Menurut Rainse (2013), ekonomi kreatif berbasis seni dan budaya terdiri dari; pasar barang seni, kerajinan, film, video, dan fotografi, musik, serta seni pertunjukkan. Selain itu juga ekonomi kreatif berbasis budaya lokal merupakan ekonomi yang mengandalkan kreatifitas masyarakat dengan memanfaatkan potensi budaya lokal itu sendiri sebagai modal dalam memperoleh keuntungan.
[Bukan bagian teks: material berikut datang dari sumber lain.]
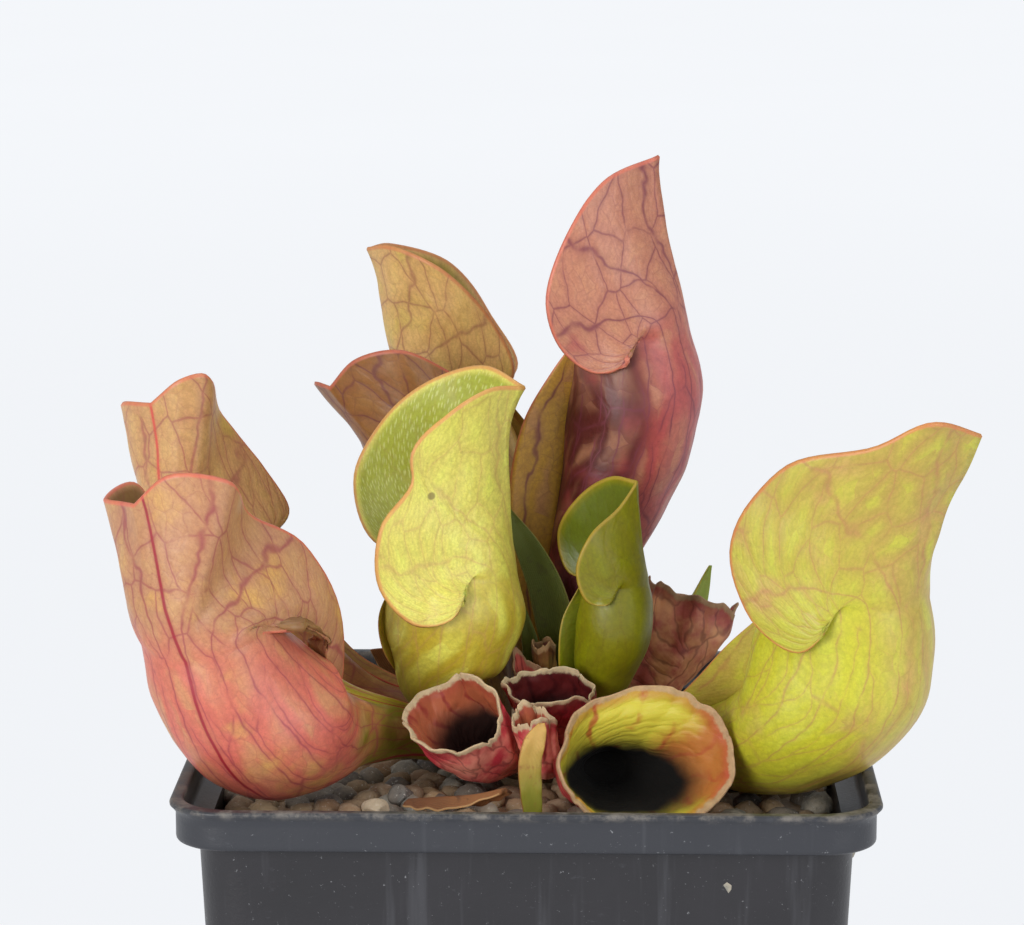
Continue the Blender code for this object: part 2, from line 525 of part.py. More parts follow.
def build_crown(group, name="crown", offset=0.0, look=None):
    """The rootstock: a low knobbly dome from which every leaf grows."""
    look = look or material("crown", (0.12, 0.07, 0.03), 0.8)
    around = 20
    rows = crown_outline(offset)[1:-1]
    points = [(CROWN[0], CROWN[1], crown_outline(offset)[0][1])]
    for reach, z in rows:
        points += [(CROWN[0] + reach * math.cos(2 * math.pi * j / around),
                    CROWN[1] + reach * math.sin(2 * math.pi * j / around), z) for j in range(around)]
    points.append((CROWN[0], CROWN[1], crown_outline(offset)[-1][1]))
    loops = [[1 + k * around + j for j in range(around)] for k in range(len(rows))]
    faces = [f for a, b in zip(loops[:-1], loops[1:]) for f in ring_faces(a, b)]
    faces += [(loops[0][(j + 1) % around], loops[0][j], 0) for j in range(around)]
    faces += [(loops[-1][j], loops[-1][(j + 1) % around], len(points) - 1) for j in range(around)]
    return solid(name, points, faces, look, group)


def gravel_height(x, y):
    """Height of the gravel's gently uneven top."""
    waves = math.sin(0.31 * x + 1.1) * math.cos(0.27 * y - 0.4) + 0.6 * math.sin(0.52 * x - 0.43 * y)
    return GRAVEL_TOP + GRAVEL_WAVES * waves


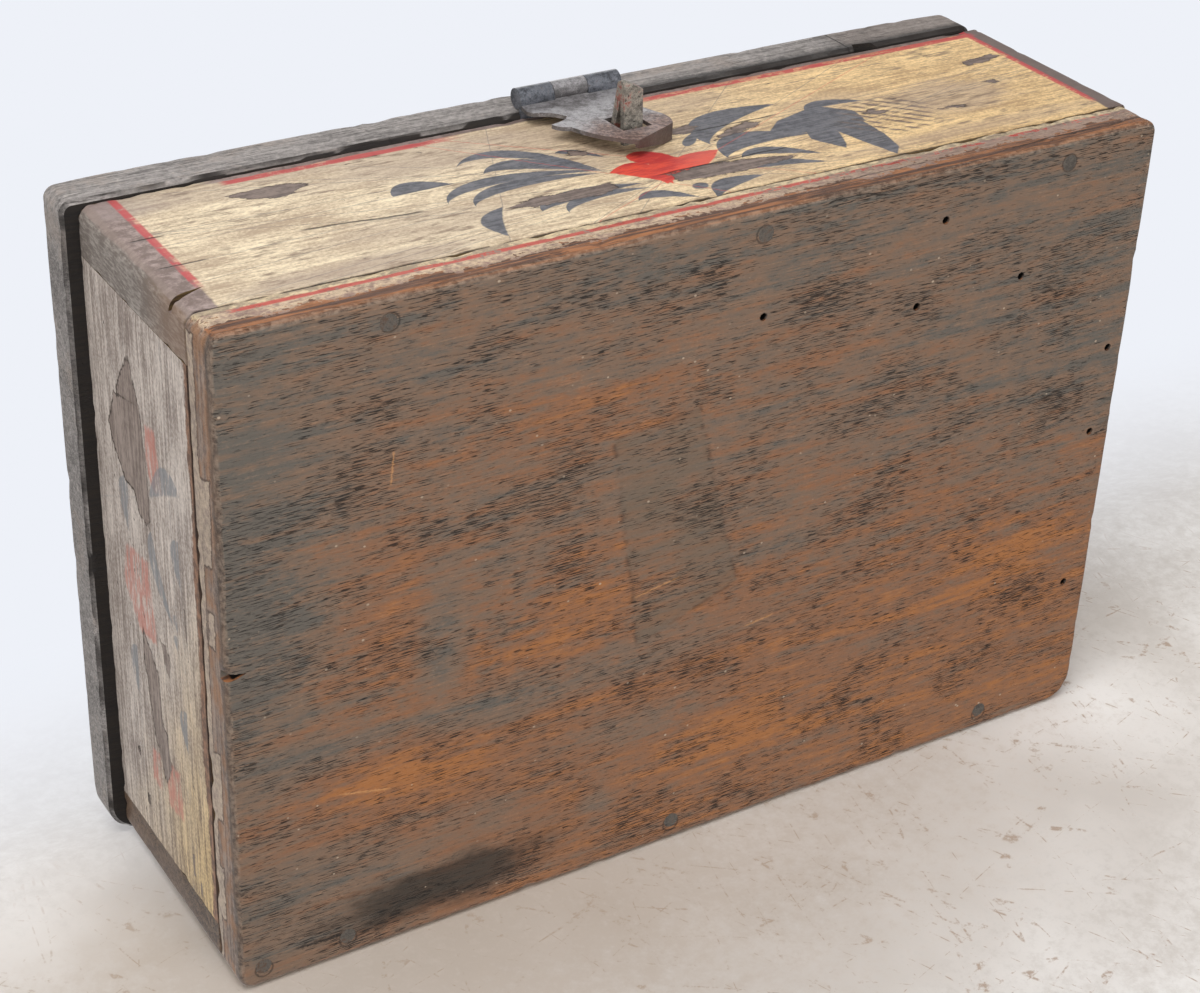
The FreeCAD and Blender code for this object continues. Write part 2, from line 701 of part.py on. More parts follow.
def make_staple():
    # A bent strap: two legs go through the front wall and are turned flat behind it.
    body = new_body("staple")
    face = -half_depth
    back = face + wall_thick + staple_thick
    low = rim_height - staple_low_drop
    high = low + staple_spread
    tip_low = low + staple_low_lean
    tip_high = tip_low + staple_crown
    crown = face - staple_reach
    turn = face - staple_reach + 0.5 * staple_crown
    eye_end = crown + staple_crown_depth
    eye_middle = (tip_low + tip_high) / 2
    steps = (
        (face, high),
        (turn, tip_high),
        ((crown, eye_middle), (turn, tip_low)),
        (face, low),
        (back, low),
        (back, low + staple_thick),
        (face, low + staple_thick),
        (eye_end, eye_middle - 0.1),
        (eye_end, eye_middle + 0.1),
        (face, high - staple_thick),
        (back, high - staple_thick))
    shape = outline_sketch(body, "staple_shape", "YZ_Plane", (back, high), steps, offset=staple_shift)
    pad(body, "staple_strap", shape, "sizes.staple_width", both_ways=True)
    x = staple_shift - staple_width / 2
    # The crown is worn down towards the right
    worn = outline_sketch(body, "staple_wear_shape", "XY_Plane", (x, crown - 1), (
        (x + staple_width + 1, crown - 1),
        (x + staple_width + 1, crown + staple_wear),
        (x + staple_width, crown + staple_wear),
        (x + 0.2 * staple_width, crown)), offset=low - 1)
    slanted = pocket(body, "staple_wear", worn, staple_spread + 2)
    slanted.Reversed = True
    inner_face = face + wall_thick
    size = ("sizes.staple_width", "sizes.staple_thick", "sizes.staple_clench")
    block(body, "staple_upper_clench", (x, inner_face, high - 0.5), size)
    block(body, "staple_lower_clench", (x, inner_face, low + 0.5 - staple_clench), size)
    return body


bottom_nails = make_bottom_nails()
front_nails = make_front_nails()
back_nails = make_back_nails()
hinge_wall_nails = make_hinge_wall_nails()
hinge_lid_nails = make_hinge_lid_nails()
hasp_lid_nails = make_hasp_lid_nails()
staple = make_staple()

nodes = [bottom_nails, front_nails, back_nails, hinge_wall_nails, hinge_lid_nails, hasp_lid_nails, staple]
nodes.append(make_bottom_board(bottom_nails))
nodes.append(make_front_wall(bottom_nails, front_nails, staple))
nodes.append(make_back_wall(bottom_nails, back_nails, hinge_wall_nails))
nodes.append(make_end_wall("left_end_wall", -1, front_nails, back_nails))
nodes.append(make_end_wall("right_end_wall", 1, front_nails, back_nails))
nodes.append(make_lid(hinge_lid_nails, hasp_lid_nails))
nodes.extend(make_hinge("left", -1, hinge_wall_nails, hinge_lid_nails))
nodes.extend(make_hinge("right", 1, hinge_wall_nails, hinge_lid_nails))
nodes.append(make_hasp_leaf(hasp_lid_nails))
nodes.append(make_hasp())
nodes.append(make_hasp_pin())

doc.recompute()

for item in doc.Objects:
    if "Invalid" in item.State or "Error" in item.State:
        raise RuntimeError("failed: " + item.Label)

for node in nodes:
    shape = node.Shape
    if shape.isNull() or not shape.isValid():
        raise RuntimeError("bad shape: " + node.Label)
    print("%-24s solids %d  volume %.1f" % (node.Label, len(shape.Solids), shape.Volume))
    shape.exportStep("parts/%s.step" % node.Label)
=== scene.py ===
import bmesh
import bpy
import math
from mathutils import Matrix, Vector, noise


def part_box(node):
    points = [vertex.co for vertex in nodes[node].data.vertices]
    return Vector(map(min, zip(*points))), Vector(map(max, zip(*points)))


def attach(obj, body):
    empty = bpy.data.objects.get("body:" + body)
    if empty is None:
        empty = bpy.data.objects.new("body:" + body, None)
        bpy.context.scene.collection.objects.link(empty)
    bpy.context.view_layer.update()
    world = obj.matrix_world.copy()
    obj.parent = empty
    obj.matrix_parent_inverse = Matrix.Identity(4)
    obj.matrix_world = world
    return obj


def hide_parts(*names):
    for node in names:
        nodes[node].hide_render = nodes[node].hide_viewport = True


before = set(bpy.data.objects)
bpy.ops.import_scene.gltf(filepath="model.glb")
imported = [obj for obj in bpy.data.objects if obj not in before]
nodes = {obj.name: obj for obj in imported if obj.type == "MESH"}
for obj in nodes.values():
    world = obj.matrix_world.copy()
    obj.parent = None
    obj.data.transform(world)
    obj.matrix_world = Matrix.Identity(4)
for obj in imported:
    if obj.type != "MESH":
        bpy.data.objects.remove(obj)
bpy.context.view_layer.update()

# A worn candle box: dark oiled bottom, painted walls with a stencilled flower, a grey lid and an iron hasp.
# Lengths inside the materials are in millimetres; the scene itself is in metres.

mm = 0.001
half_length, half_depth, board_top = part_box("bottom_board")[1] / mm
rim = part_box("front_wall")[1].z / mm
lid_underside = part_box("lid_board")[0].z / mm

# Colours are six hex digits; these two are shared
joint_black = "1e1613"
backdrop_white = "eef1f8"

# The front's red lines: how far along and how high they run
left_line = -118.8
right_line = 120.4
top_line = 68.2

# Dents along the boards' outer edges: rows cut beside each outer face, and how long a facet is
edge_rows = (1.0, 2.2, 4.0)
facet = 2.5


# Small language for material graphs

class Wire:
    """The output of a node, which can be used in sums like a number."""

    def __init__(self, graph, socket):
        self.graph = graph
        self.socket = socket

    def __add__(self, other):
        return self.graph.math("ADD", self, other)

    def __sub__(self, other):
        return self.graph.math("SUBTRACT", self, other)

    def __rsub__(self, other):
        return self.graph.math("SUBTRACT", other, self)

    def __mul__(self, other):
        return self.graph.math("MULTIPLY", self, other)

    def __neg__(self):
        return self.graph.math("MULTIPLY", self, -1.0)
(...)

Salah satunya yaitu dengan memanfaatkan warisan budaya yang dimiliki oleh suatu daerah, misalnya dengan adanya desa wisata budaya.
Pengembangan ekonomi kreatif berbasis budaya dengan mengedepankan wisata budaya banyak sekali berkembang di Indonesia, salah satunya di daerah Subang-Jawa Barat. Masyarakat Subang memiliki kebudayaan yang dijadikan identitas daerah agar Subang bisa lebih di kenal oleh masyarakat luas. Salah satu kebudayaan yang dimiliki oleh Subang yaitu kebudayaan atau warisan budaya yang ada di desa wisata Kampung Adat Banceuy.
Desa wisata Kampung Adat Banceuy, terletak di Desa Sanca, Kecamatan Ciater, Kabupaten Subang-Jawa Barat. Kampung Adat Banceuy merupakan Kampung Adat yang sudah berdiri sejak 100 tahun yang lalu. Kampung Adat Banceuy disebut dengan Kampung Adat dikarenakan dalam kehidupan sehari-harinya masyarakat Banceuy masih memelihara dan menjaga adat istiadat yang diwarisi oleh nenek moyang mereka, seperti halnya mereka masih memiliki rasa bahwa manusia itu bagian dari alam, keduanya tidak dapat dipisahkan dan manusia tidak dapat menyatakan sebagai penguasa. Meskipun demikian sebenarnya dalam masyarakat adat Banceuy saat ini mereka menerima perubahan yang terjadi, akan tetapi tetap mengutamakan kebudayaan yang ada sehingga sampai saat ini mereka masih mempertahankan adat istiadat mereka.
Adapun beberapa kebudayaan atau adat istiadat yang masih dipertahankan sebagai bagian dari kehidupan mereka yaitu; Upacara Ruwatan Bumi, Upacara Hajat Wawar, Hajat Safaran, Hajat Mulud Aki Leutik, Mapag Cai , Mitembeuyan tandur, Ngabangsar, Upacara Khitanan, Ngabangsar. Selain itu juga masyarakat adat Banceuy memiliki beberapa kesenian khas daerah mereka yaitu seperti Celempung, Gembyung, Dogdog, Rengkong, Durkeung, Tutunggulan. Selain masih mempertahankan adat istiadat dan kesenian daerah, masyarakat adat Banceuy masih mempertahankan permainan-permainan tradisional mereka yaitu gatrik, boyboyan, dan masih banyak lagi permainan tradisional yang lainnya.
Kampung Adat Banceuy dijadikan sebagai desa wisata budaya diharapkan mampu mendongkrak perekonomian masyarakat serta mampu membuat masyarakat adat Banceuy tetap mempertahankan adat istiadat serta kebudayaan mereka sehingga nantinya dapat diwariskan kepada generasi penerus mereka.
Ada satu hal yang menarik dari Kampung Adat Banceuy selain adat istiadat serta kebudayaan yang mereka miliki yaitu, cara pandang mereka terkait perkembangan kehidupan masyarakat di luar Kampung Adat Banceuy. Masyarakat Banceuy tidak membenturkan antara modernisasi dengan kebudayaan akan tetapi mereka berpandangan bahwasanya budaya dan modernisasi bisa disatukan dan beriringan satu sama lain, sehingga kebudayaan yang ada masih dilestarikan dan diwariskan kepada para generasi muda Banceuy.